All that said ... The inbred-ness of the NYC artworld, eh? What I mainly came away from the DVD musing about was this: Isn't it funny how someone like Geldzahler could make a huge reputation for himself as a savvy, open, daring and refined bad boy by getting the artworld to accept Pop Art? What's so impressive about that? To me, getting the fine arts world to accept a new kind of fine art is like getting the French cooking world to accept a new kind of cream sauce, or the fashion world to embrace a new trend in necklaces. It's some kind of achievement, I guess. But perhaps the people who find it a hyper-impressive one are also people who take life inside the Charmed Circle a little too seriously.

Meanwhile (and please heed a grumpiness alert here) it isn't at all uncommon for civilians -- people like, say, the inhabitants of this blog and many of its visitors -- to gab happily and un-self-consciously about book jackets, suburbia, cars, movies, fine art, ads, magazine design, skateboard photography, and thongs. It's all visual culture, folks. As for which culture-things from our era will last: Well, Time will tell, and will then probably change its mind. And -- since we won't be there to enjoy its verdict anyway -- why over-stress the question?

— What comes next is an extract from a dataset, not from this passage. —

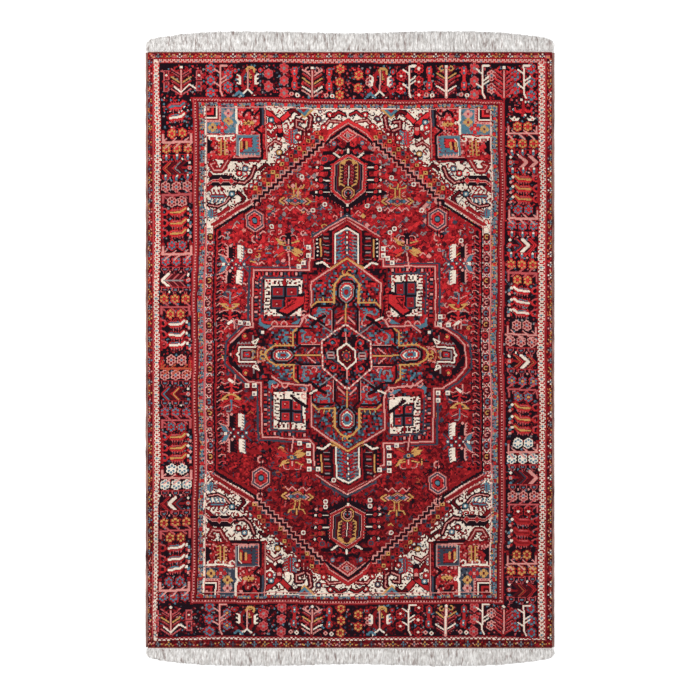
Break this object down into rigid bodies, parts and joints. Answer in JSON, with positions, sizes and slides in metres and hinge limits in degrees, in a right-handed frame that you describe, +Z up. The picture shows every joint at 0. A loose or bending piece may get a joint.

No disrespect meant to Geldzahler, who was certainly an impressive phenomenon of some kind. Still: Who really deserves the rep as the more open-minded, free-thinking, visually-aware-and-responsive creature: the guy whose twinkling eyes and mind inflicted a little snuggly mischief on the inner circles of the self-declared art world? Or the interested and enthusiastic civilian whose brains and senses are open to a far wider visual-culture field?

Here's Paul Goldberger's good obit of Henry Geldzahler, who died in 1994 at 59 years old.

Fast-Forwarding Score: A tenth of the movie. The artiness did become a little thick for me at times.

Best,

Michael

posted by Michael at November 26, 2008




Comments

Not a great fan of Alice Neel but she really did herself proud in this portrait of Geldzahler.

Hasn't it always been the case that a great networker with social charm, often openly homosexual or closeted, has been pivotal in championing a new artist or movement in the art world? Picasso and to a lesser extent Braque had their Geldzahler in Appolinaire (sp?). I think there was a similar ubiquitous figure networking for Monet & Co.

Resenting such types seems, well, meager and mean spirited to me. Maybe a promoter of art with a wider scope didn't emerge to challenge Geldzahler because no one had the stomach for the networking and politicking that task required. Or maybe there wasn't much larger art around at the time. God knows Hilton Kramer ranted and raved against the limp wristed takeover, but was never able to mount a challenge that "took."